Bien évidemment, cette transition ne sera pas simple. Mais l’énergie associative et citoyenne et le volontarisme des élus locaux est un point d’appui très fort. Malheureusement, l’Etat est le grand absent de cette transition. Dernièrement, et notamment grâce à la mobilisation du réseau de l’Association Nationales des Élus de Montagne (ANEM), nous avons réussi à sauver le FNADT, outil essentiel de financement de l’aménagement de la montagne, dans le budget 2025, puis l’existence du Conseil National de la Montagne, dont la suppression était envisagée dans le Projet de loi de simplification. 

Mais ces outils restent insuffisants : il nous faut au plus vite des moyens pour la transition en montagne. Dans le budget 2025, j’avais déposé un amendement de solidarité pour créer un fonds de péréquation entre les stations, financé par une part de la taxe sur les remontées mécaniques, afin que les grosses stations financent une partie de la transition de celles qui sont en difficulté, comme le préconise la Cour des Comptes.
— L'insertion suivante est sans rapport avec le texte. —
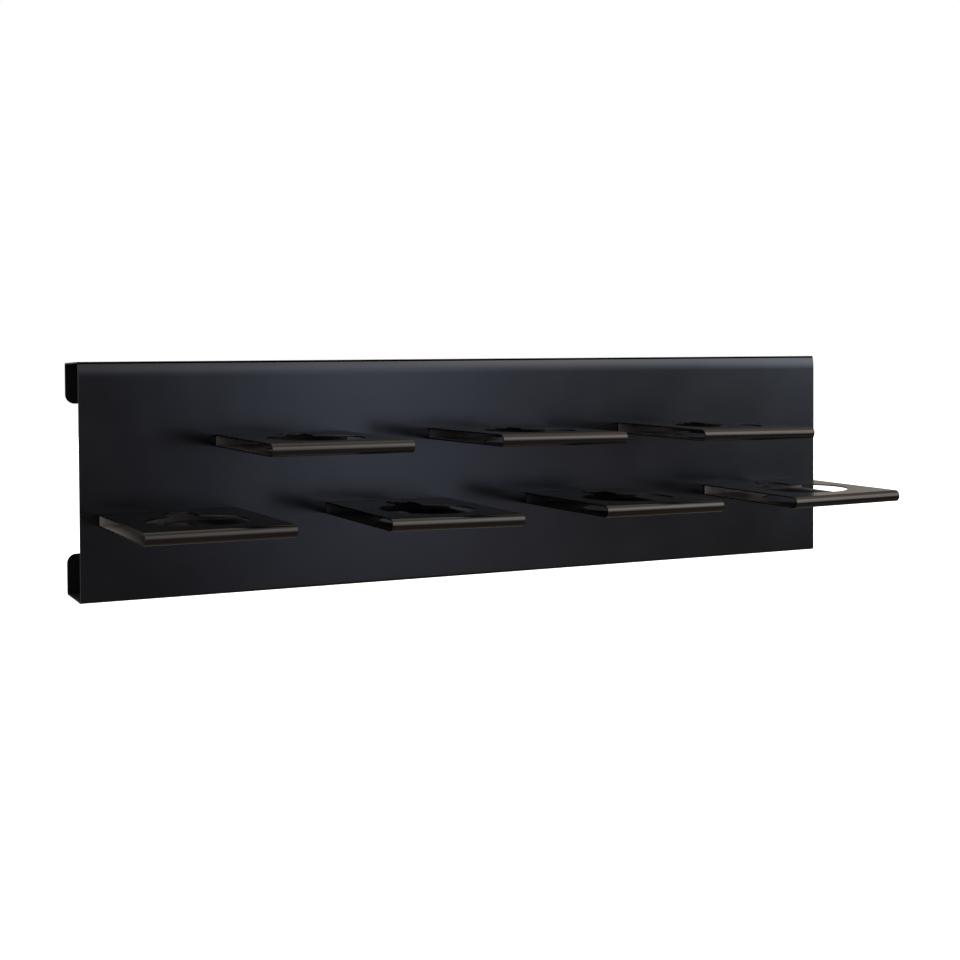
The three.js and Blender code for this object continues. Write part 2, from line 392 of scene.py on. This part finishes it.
def with_primer_painted_light(mesh, name):
    """A copy of the holder's mesh with its own attribute for the pale primer tone, painted light that fades
    from the left end and the back plate.
    """
    mesh = mesh.copy()
    mesh.name = f"tool_holder_sheet_{name}"
    strength, along, deep = PRIMER_LIGHT_BY_HOLDER[name]
    left = min(v.co.x for v in mesh.vertices)
    values = []
    for inner, v in zip(mesh.attributes["inner"].data, mesh.vertices):
        fade = (left - v.co.x) / (along * MM) + v.co.y / (deep * MM)
        values.append(inner.value * strength * math.exp(fade))
    mesh.attributes.new("primer_painted_light", "FLOAT", "POINT").data.foreach_set("value", values)
    return mesh


# Fasteners --------------------------------------------------------------------------------------


def round_point(radius, y, i, count):
    """Point i of the count on a circle round Y, in metres."""
    a = 2 * math.pi * i / count
    return radius * math.cos(a) * MM, y * MM, radius * math.sin(a) * MM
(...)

Cet amendement a malheureusement été rejeté mais je le déposerai à nouveau. Plus largement, il me semble que le temps est venu d’établir un grand plan national de transition de la montagne, notamment pour les stations dont les jours sont comptés, comme l’Etat avait su le faire avec le plan Neige dans les Trente Glorieuses. 

Vous pouvez en tout cas compter sur ma détermination totale à m’investir sur ce sujet par tous les moyens à ma disposition, et toujours en lien avec les élus locaux, les habitants et le monde associatif.